As it happens, there is only one District Court that starts with an A, making this case of anonymisation particularly silly. (There used to be more, but several District Courts were merged in recent years.) While the board of the court is strictly speaking a group of individuals, the same goes for the board of a corporation, such as the board of Trafigura who ended up with their company name printed for all to see in the jurisprudence. As long as the judges in question don’t end up with their names printed in the judgment, I don’t see how the normal rules for anonymisation require that the name of the court be removed from the judgment.

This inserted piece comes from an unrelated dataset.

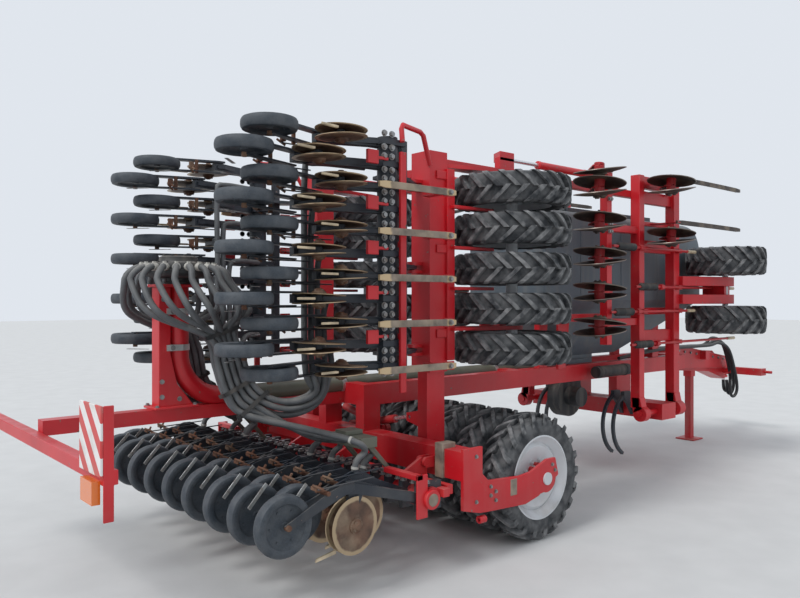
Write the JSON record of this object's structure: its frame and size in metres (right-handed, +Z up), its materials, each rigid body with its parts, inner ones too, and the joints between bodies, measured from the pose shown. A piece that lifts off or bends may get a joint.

Even if, applying the normal rules, one were to say that this is a borderline case, surely the public interest in observing how the judiciary polices itself is greater than the public interest in transparency normally would be? In other words, the Supreme Court should have erred on the side of naming the board of the Amsterdam District Court.

In order to remedy that omission, I will take the liberty of naming the current members of the board. Board members for courts are appointed for six year terms, so I cannot be sure that these judges were already on the board at the relevant time, but it will have to do. They are:
  • Mrs. C.T.E. Eradus, President of the Court and chairwoman of the Board;
  • Mrs. E. de Rooij, judge-member.
  • Mr. Hans Janssen, non-judge member appointed as of 1 April 2013.


This blog post is based on this Dutch-language story by Hugo Arlman on NJBlog.nl. The opinions expressed here are, of course, my own.